11th Circuit to hear Florida transgender bathroom case

We’ve had a number of lawsuits related to transgender issues percolating through the courts for the past ten years without any sort of final resolution being reached. That may change with the arrival of a Florida bathroom policy case at the 11th Circuit. This one comes out of Nease High School in Ponte Vedra and is about as stripped down and basic as you could imagine. The school’s policy isn’t tied to any sort of federal guidance or saddled with conditions. It simply states that students will use the bathroom that aligns with their physical anatomy regardless of how they “identify” in terms of gender. The one twist here is that the suit was originally brought by a female-to-male transgender student. (The Hill)
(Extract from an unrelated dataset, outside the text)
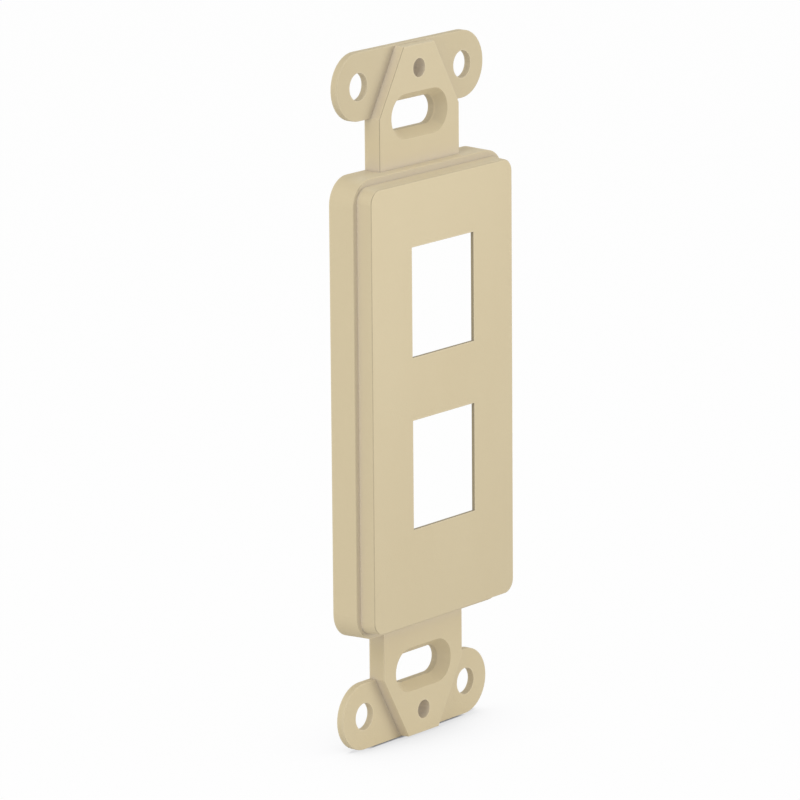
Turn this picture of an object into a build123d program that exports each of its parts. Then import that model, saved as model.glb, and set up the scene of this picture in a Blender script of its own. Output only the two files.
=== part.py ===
from build123d import *
from math import radians, tan
import os

os.makedirs("parts", exist_ok=True)

# Keystone faceplate: a one-piece moulded strap insert with two windows for snap-in jacks.
# X is the width, Z the height, and the front faces -Y. The back mounting plane is Y = 0.

# Fixing centres: the wall box sets the slots, and the cover plate's screws lie this far beyond
box_screw_spacing = 83.34
plate_screw_offset = 6.75

# Raised face, which fills the cover plate's opening
face_width = 33.3
face_height = 66.1
face_corner_radius = 2.0
face_rise = 2.45
face_draft = 5.0
face_edge_radius = 0.15

# Shoulder block, which sits behind the cover plate and stands out all round the raised face
shoulder_side_ledge = 1.15
shoulder_end_ledge = 1.38
block_depth = 4.4
block_corner_radius = 4.0
block_draft = 2.0
block_edge_radius = 0.18

# Hollow back
shell_wall = 1.8
face_skin = 2.0

# Necks and the tapered bosses that run out over the ears
neck_width = 18.9
neck_thickness = 2.7
neck_draft = 2.0
neck_edge_radius = 0.12
boss_end_width = 7.3
boss_setback = 0.15

# Ears, round-ended plates with two holes each
ear_thickness = 1.1
ear_height = 10.1
ear_hole_spacing = 24.3
ear_row_setback = 1.32
ear_hole_diameter = 4.1
ear_edge_radius = 0.12

# Threaded-screw holes for the cover plate
plate_screw_hole_diameter = 2.8

# Box screw slots, countersunk from the front
slot_length = 10.8
slot_height = 4.3
countersink_margin = 1.2
countersink_depth = 1.65

# Jack windows
window_width = 14.6
window_height = 16.4
window_lip = 0.5
window_relief = 2.3

# Jack ports behind the windows: an upper wall for the hook and a lower wall for the latch
port_pitch = 25.8
port_depth = 9.9
port_wall = 1.8
port_side_margin = 1.2
hook_room = 1.2
latch_room = 5.8
hook_catch_rise = 1.0
latch_catch_rise = 1.7
catch_length = 1.8
catch_tip = 0.6

# Places worked out from the sizes above
block_width = face_width + 2 * shoulder_side_ledge
block_height = face_height + 2 * shoulder_end_ledge
face_front = block_depth + face_rise
face_draft_run = face_rise * tan(radians(face_draft))
plate_screw_spacing = box_screw_spacing + 2 * plate_screw_offset
ear_row_spacing = plate_screw_spacing - 2 * ear_row_setback
ear_row = ear_row_spacing / 2
ear_inner = ear_row - ear_height / 2
ear_outer = ear_row + ear_height / 2
boss_end = ear_outer - boss_setback
port_room = window_height + hook_room + latch_room
window_rise = (latch_room - hook_room) / 2
port_wall_width = window_width + 2 * port_side_margin

back = Plane.XZ
ear_centres = [(0, -ear_row), (0, ear_row)]
port_heights = [-port_pitch / 2, port_pitch / 2]
window_centres = [(0, height + window_rise) for height in port_heights]


def catch_wall(inner, outward, catch_rise):
    """Side outline of a port wall, drawn in Y and Z, from the face skin to the catch at its rear.

    inner is the height of the wall's face towards the jack, and outward is +1 or -1, the way
    from that face into the wall. The catch stands off that face towards the jack.
    """
    front_end = -face_front + face_skin / 2
    rear_end = port_depth - face_front
    catch_start = rear_end - catch_length
    Polyline(
        (front_end, inner),
        (catch_start, inner),
        (catch_start, inner - outward * catch_rise),
        (catch_start + catch_tip, inner - outward * catch_rise),
        (rear_end, inner),
        (rear_end, inner + outward * port_wall),
        (front_end, inner + outward * port_wall),
        close=True,
    )


with BuildPart() as faceplate:
    # Ears
    with BuildSketch(back):
        with Locations(*ear_centres):
            SlotCenterToCenter(ear_hole_spacing, ear_height)
    extrude(amount=ear_thickness)
    fillet(faceplate.edges().group_by(Axis.Y)[0], ear_edge_radius)

    # Necks and bosses, one tapered bar from end to end
    with BuildSketch(back):
        with BuildLine():
            Polyline(
                (neck_width / 2, 0),
                (neck_width / 2, ear_inner),
                (boss_end_width / 2, boss_end),
                (0, boss_end),
            )
            mirror(about=Plane.YZ)
            mirror(about=Plane.XZ)
        make_face()
    extrude(amount=neck_thickness, taper=neck_draft)
    fillet(faceplate.edges().group_by(Axis.Y)[0], neck_edge_radius)

    # Shoulder block
    with BuildSketch(back):
        RectangleRounded(block_width, block_height, block_corner_radius)
    extrude(amount=block_depth, taper=block_draft)
    fillet(faceplate.edges().group_by(Axis.Y)[0], block_edge_radius)

    # Raised face
    with BuildSketch(back.offset(block_depth)):
        RectangleRounded(
            face_width + 2 * face_draft_run,
            face_height + 2 * face_draft_run,
            face_corner_radius + face_draft_run,
        )
    extrude(amount=face_rise, taper=face_draft)
    fillet(faceplate.edges().group_by(Axis.Y)[0], face_edge_radius)

    # Hollow back, stepped like the outside so the walls stay even
    with BuildSketch(back):
        RectangleRounded(
            block_width - 2 * shell_wall,
            block_height - 2 * shell_wall,
            block_corner_radius - shell_wall,
        )
    extrude(amount=block_depth - shell_wall, mode=Mode.SUBTRACT)
    with BuildSketch(back):
        Rectangle(face_width - 2 * shell_wall, face_height - 2 * shell_wall)
    extrude(amount=face_front - face_skin, mode=Mode.SUBTRACT)

    # Jack port walls
    for height in port_heights:
        with BuildSketch(Plane.YZ):
            with BuildLine():
                catch_wall(height + port_room / 2, 1, hook_catch_rise)
            make_face()
            with BuildLine():
                catch_wall(height - port_room / 2, -1, latch_catch_rise)
            make_face()
        extrude(amount=port_wall_width / 2, both=True)

    # Windows, a thin lip at the front with the skin bevelled away behind it
    with BuildSketch(back.offset(face_front)):
        with Locations(*window_centres):
            Rectangle(window_width, window_height)
    extrude(amount=-face_skin, mode=Mode.SUBTRACT)
    for centre in window_centres:
        with BuildSketch(back.offset(face_front - window_lip)):
            with Locations(centre):
                Rectangle(window_width, window_height)
        with BuildSketch(back.offset(face_front - face_skin)):
            with Locations(centre):
                Rectangle(window_width + 2 * window_relief, window_height + 2 * hook_room)
        loft(mode=Mode.SUBTRACT)

    # Box screw slots
    for height in (-box_screw_spacing / 2, box_screw_spacing / 2):
        with BuildSketch(back):
            with Locations((0, height)):
                SlotOverall(slot_length, slot_height)
        extrude(amount=neck_thickness, mode=Mode.SUBTRACT)
        with BuildSketch(back.offset(neck_thickness)):
            with Locations((0, height)):
                SlotOverall(
                    slot_length + 2 * countersink_margin,
                    slot_height + 2 * countersink_margin,
                )
        with BuildSketch(back.offset(neck_thickness - countersink_depth)):
            with Locations((0, height)):
                SlotOverall(slot_length, slot_height)
        loft(mode=Mode.SUBTRACT)

    # Round holes, straight through
    with BuildSketch(back):
        with GridLocations(0, plate_screw_spacing, 1, 2):
            Circle(plate_screw_hole_diameter / 2)
    extrude(amount=neck_thickness, mode=Mode.SUBTRACT)
    with BuildSketch(back):
        with GridLocations(ear_hole_spacing, ear_row_spacing, 2, 2):
            Circle(ear_hole_diameter / 2)
    extrude(amount=ear_thickness, mode=Mode.SUBTRACT)

faceplate.part.label = "faceplate"
export_step(faceplate.part, "parts/faceplate.step")
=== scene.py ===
import bpy
import math
import numpy as np
from functools import partial
from mathutils import Matrix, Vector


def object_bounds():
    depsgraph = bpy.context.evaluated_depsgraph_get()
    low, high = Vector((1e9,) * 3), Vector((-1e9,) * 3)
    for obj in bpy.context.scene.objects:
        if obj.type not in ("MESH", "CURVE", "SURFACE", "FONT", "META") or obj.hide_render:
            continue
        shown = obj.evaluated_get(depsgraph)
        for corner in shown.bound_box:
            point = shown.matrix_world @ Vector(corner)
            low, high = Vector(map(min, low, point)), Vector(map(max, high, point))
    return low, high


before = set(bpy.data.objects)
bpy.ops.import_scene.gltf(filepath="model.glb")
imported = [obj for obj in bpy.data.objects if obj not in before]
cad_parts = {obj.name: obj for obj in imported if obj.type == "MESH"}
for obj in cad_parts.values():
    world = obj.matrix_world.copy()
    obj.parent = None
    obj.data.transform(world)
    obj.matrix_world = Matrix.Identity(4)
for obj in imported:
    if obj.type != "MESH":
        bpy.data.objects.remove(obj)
cad_low, cad_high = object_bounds()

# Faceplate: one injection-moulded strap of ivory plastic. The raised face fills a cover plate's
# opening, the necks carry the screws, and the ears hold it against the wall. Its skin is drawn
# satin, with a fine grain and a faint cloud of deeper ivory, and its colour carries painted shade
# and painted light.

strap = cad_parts["faceplate"]
ivory = (0.662, 0.562, 0.366)
ivory_deep = (0.634, 0.530, 0.338)
# Painted shade tint for sheltered places:
ivory_painted_recess_tint = (0.644, 0.570, 0.466)
# Painted light: a paler ivory for upward shelves and, as a painted highlight, for outside edges.
ivory_painted_light = (0.760, 0.670, 0.480)

window_pitch, window_pair_middle = 0.0258, 0.0023
window_width, window_height, lip_back = 0.0146, 0.0164, 0.0063
slot_height_up, countersink_length, countersink_height = 0.04167, 0.0132, 0.0067
neck_thickness, slot_wall_depth = 0.0027, 0.00105
ear_start, ear_thickness, tip_height = 0.0420, 0.00115, 0.0514
ledge_front, face_half, face_foot, face_step = 0.0044, 0.0166, -0.0333, 0.0055
window_slack, slot_slack, ear_slack, ledge_slack = 0.00001, 0.00002, 0.0001, 0.00004

crease_reach, recess_reach, edge_reach = 0.0005, 0.0040, 0.00032
closed_at, open_at = 0.45, 0.90
cloud_share, smoothest, roughest = 0.35, 0.52, 0.62
crease_painted_shade, edge_highlight_share, shelf_light_share = 0.87, 0.60, 0.62
lip_painted_shade, slot_wall_painted_shade, upper_ear_painted_shade, ledge_painted_shade = 0.40, 0.10, 0.06, 0.08
corner_painted_shade, beside_face_eased, slot_eased, top_corner_share = 0.28, 0.16, 0.72, 0.5
shelf_fade_back, shelf_fade_front = 0.0014, 0.0006
drift_up, drift_across = 1.4, 1.3


def worked(tree, operation, *terms):
    """The operation carried through the terms from the left. A term is a number or an output."""
    result, *others = terms
    for term in others:
        pair = tree.nodes.new("ShaderNodeMath")
        pair.operation = operation
        for socket, value in zip(pair.inputs, (result, term)):
            if isinstance(value, float):
                socket.default_value = value
            else:
                tree.links.new(value, socket)
        result = pair.outputs["Value"]
    return result


def apart(tree, value, middle):
    """How far the value lies from the middle: their difference without its sign."""
    return worked(tree, "ABSOLUTE", worked(tree, "SUBTRACT", value, middle), 0.0)


def graded(tree, value, start, end, low=0.0, high=1.0):
    """The value carried evenly from start and end to low and high, and held past both."""
    scale = tree.nodes.new("ShaderNodeMapRange")
    limits = {"From Min": start, "From Max": end, "To Min": low, "To Max": high}
    for socket, limit in limits.items():
        scale.inputs[socket].default_value = limit
    tree.links.new(value, scale.inputs["Value"])
    return scale.outputs["Result"]


def tinted(tree, under, colour, amount):
    """The tone under it mixed with the colour by the amount."""
    blend = tree.nodes.new("ShaderNodeMix")
    blend.data_type = "RGBA"
    blend.inputs["B"].default_value = (*colour, 1.0)
    tree.links.new(amount, blend.inputs["Factor"])
    if isinstance(under, tuple):
        blend.inputs["A"].default_value = (*under, 1.0)
    else:
        tree.links.new(under, blend.inputs["A"])
    return blend.outputs["Result"]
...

A federal appeals court will reportedly decide whether a Florida school district must allow students to use the bathroom assigned to the gender with which they identify rather than the gender they were born.

The case before the 11th U.S. Circuit Court of Appeals began Thursday after district officials from the St. Johns County school district appealed the lower court victory won by Drew Adams, a transgender former student of Nease High School in Ponte Vedra, Fla., NBC News reported.

The 11th circuit court would be the highest court to issue a ruling on the matter of transgender students’ bathroom preferences since the Supreme Court sent a previous case in Virginia back to the lower courts following the Trump administration’s withdrawal of federal guidance on bathroom use in schools.

This case is notable for a couple of reasons, mostly to do with the Supreme Court’s reluctance to tackle divisive “social justice” issues. The top court recently heard arguments in R.G. & G.R. Harris Funeral Homes Inc. v. EEOC, but that seems unlikely to provide much clarity. As I’ve written here before, that case offers the court an opportunity to rule very narrowly on issues of employment discrimination and dress codes, both of which already have plenty of precedents, without having to deal with the underlying issue of the definitions of gender and sex.

As I mentioned above, the court has managed to duck this question every time it’s come up in the past. In one case, a long-standing legal battle wound up being declared moot after the Trump administration withdrew Title IX guidelines regarding transgender students. Others were simply refused, with lower court rulings allowed to stand.

But Adams v. School Board of St. Johns County, Florida appears to be different. It’s not really resting on federal Title IX guidance, nor does it revolve around compromises such as offering single-user facilities for non-conforming students. It boils the question down to basic anatomy.

One possible twist complicating this case, as I mentioned at the top, is the fact that the student in question had “transitioned” from female to male, rather than the opposite. There are no indications that the boys in the school were complaining about her using the male bathrooms, as you might expect. It was actually some of the girls who complained. Boys are probably less likely to be upset about a girl walking into the bathroom than in the reverse situation. But that really shouldn’t give the Supreme Court an excuse to duck out of the controversy.

No matter which way the 11th Circuit rules, the case will almost certainly be appealed to the Supreme Court. And with at least two lower courts giving conflicting rulings, the justices may finally feel compelled to weigh in. Because this question touches on so many social issues and affects everything from privacy rights to the future viability of competitive women’s sports, a definitive answer from the Supremes would have wide-ranging consequences. What does it mean to be male or female? Can schools, governments or any other institutions simply toss out centuries of accepted medical science and fundamental privacy rights by redefining the word “gender?” Is gender dysphoria still a mental illness or are we going to be ordered to accept this madness as “our new reality?” We may finally get an answer to these questions when the dust settles on this case.